On February 24, 1949, at White Sands, the WAC CORPORAL attached to a German built V-2 rocket, reached a height of 250 miles above sea level, traveling at 1.39 miles per second. The entire trip took 6-1/2 minutes from firing. Known as "Project Bumper" the test was made by the Army and the General Electric Co. Subsequent WAC CORPORAL tests are being made at the Bahamas.
The GAPA gets its name from the initials of its designation "Ground to Air Pilotless Aircraft" and it was first fired at Alamogordo, New Mexico on July 23, 1947, following 15 months development by Boeing Aircraft Co. under contract from the U.S. Army Airforce. The program was terminated in December 1949.
CONSTRUCTION: Pencil slim, ten feet long, painted brilliantly in chessboard black and orange it was called "Old Needlenose" by the test crews that fired it. First equipped with standard Aerojet rocket units, then with a booster power unit, it was designed to reach "supersonic speeds" in a few seconds. Performance characteristics have not been released by the USAF.
FIRING: The Gapa was fired from a 40 foot steel tower, based in concrete with a remote control lighter for the booster units. "Scores" of the missiles are said to have been fired.
PURPOSE: To provide performance data on a ground to air missile capable of seeking out and destroying aircraft. Combined functions of interceptor and anti-aircraft defense.
Designated the XaaM-A-1 (Experimental air-to-air missile, Air Force, first model) the Firebird, built by Ryan Aeronautical Company was the first air-to-air missile announced by the Air Force. Its body is ten feet long and six inches in diameter, made of sheet aluminum, and its plastic wings are set on a double cruciform pattern. One of its most expensive features is its electronic brain and radar eyes, enabling it to "home in" on a target. It is used primarily for instrument testing.
In addition to developing "Tiny Tim" (now used as a solid fuel booster for the WAC Corporal) Naval Ordinance has produced the "Mighty Mouse", the first air-to-air rocket; "The Ram", an air-to-ground rocket and "The Lark" shown here as it appeared during tests at Inyokern, China Lake, California in the fall of 1949.
The NATIV gets its name from its designation as "North American Test Instrument Vehicle" and it was designed and built by North American Aviation under contract for the U.S. Air Force. Development began in 1947 and the first tests were made late in 1948 or early in 1949.
CONSTRUCTION: It has a diameter of 18 inches and a length of 13 feet with a needle nose, four moveable fins and a liquid fuel rocket motor.
PERFORMANCE: In tests at Holloman Air Force Base near Alamogordo, New Mexico it attained a trajectory altitude of ten miles at "supersonic speeds."

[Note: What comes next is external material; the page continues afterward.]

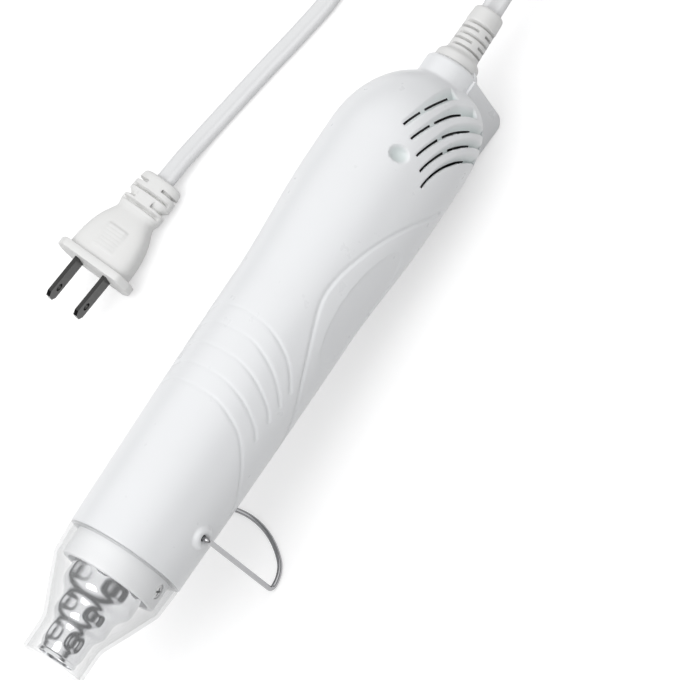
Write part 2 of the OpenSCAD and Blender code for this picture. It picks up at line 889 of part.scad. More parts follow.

PURPOSE: Not intended as a weapon, it was designed solely to "test vehicles for aerodynamic research" and "has contributed to the study of control systems for training rocket launching crews for the U.S. Air Force.
The "Corporal E" is a surface guided missile developed as a research instrument by the U.S. Army Ordinance. It is the fourth of a series that began with "Private A" and is a companion development of the "Nike", which was the first guided missile of any type designed and built wholly in the United States.
The VIKING was first called the "Neptune" and during one stage of its construction was known as the "Marco Polo." It was built by the G.L. Martin Co. for the U.S. Navy and its existence was first revealed in 1947 by "Aviation" magazine.
CONSTRUCTION: It is a straight cylinder with a diameter of 32 inches, topped by an ogival nose for instruments. Length is 45 ft., 3 in., span across fins is 98 inches. Carries variable payload of from 100 to 2000 lbs, with a take off weight of 9500 to 11,400 lbs., depending on payload. Thrust is 20,000 pounds, maximum acceleration is 10.9 gr. and the rocket motor burns for 75 seconds. Its theoretical maximum trajectory is 237.7 miles and its maximum velocity 8200 ft. per second. It burns alcohol, oxygen and hydrogen peroxide.
PERFORMANCE: No. 7 of the tested "Vikings" set a new altitude record for single stage rockets on August 7, 1951 when it attained 135 miles with a maximum speed of 4100 m.p.h.
Released by the Department of Defense on May 26, 1952 but taken prior to 1951, this is the latest and most mysterious of Army's anti-aircraft interceptors. Designated only as "experimental guided missile" it has been tested at White Sands proving ground, New Mexico. It has been given no name and there is no information released on its size, design, or performance. In the picture it look like a two-step or three-step job with a very large booster and a quite small, finned third stage.
designed and manufactured by the Glenn L. Martin Co. at Baltimore, Maryland, first tested at Holloman Air Force Base and now under advanced development at the U S A F Missile Test Center, Cocoa, Florida, the B-61 MATADOR is the equipment for the first pilotless bomber squadron ever to be activated.
CONSTRUCTION: Virtually no details have been given out except that the MATADOR is under production. Obviously it is not a very large plane, since it was shipped to Cocoa in box-cars. It's general design follows that of jet fighters, with sharply swept-back wings. It's speed would apparently be that of the F-86 Sabrejets, since they are used for tracking.
FIRING: A rocket booster provides initial thrust of "thousands of pounds" and fires "for a few seconds." After the booster drops off, jet motors cut in. It is launched at an angle to determine the flight trajectory.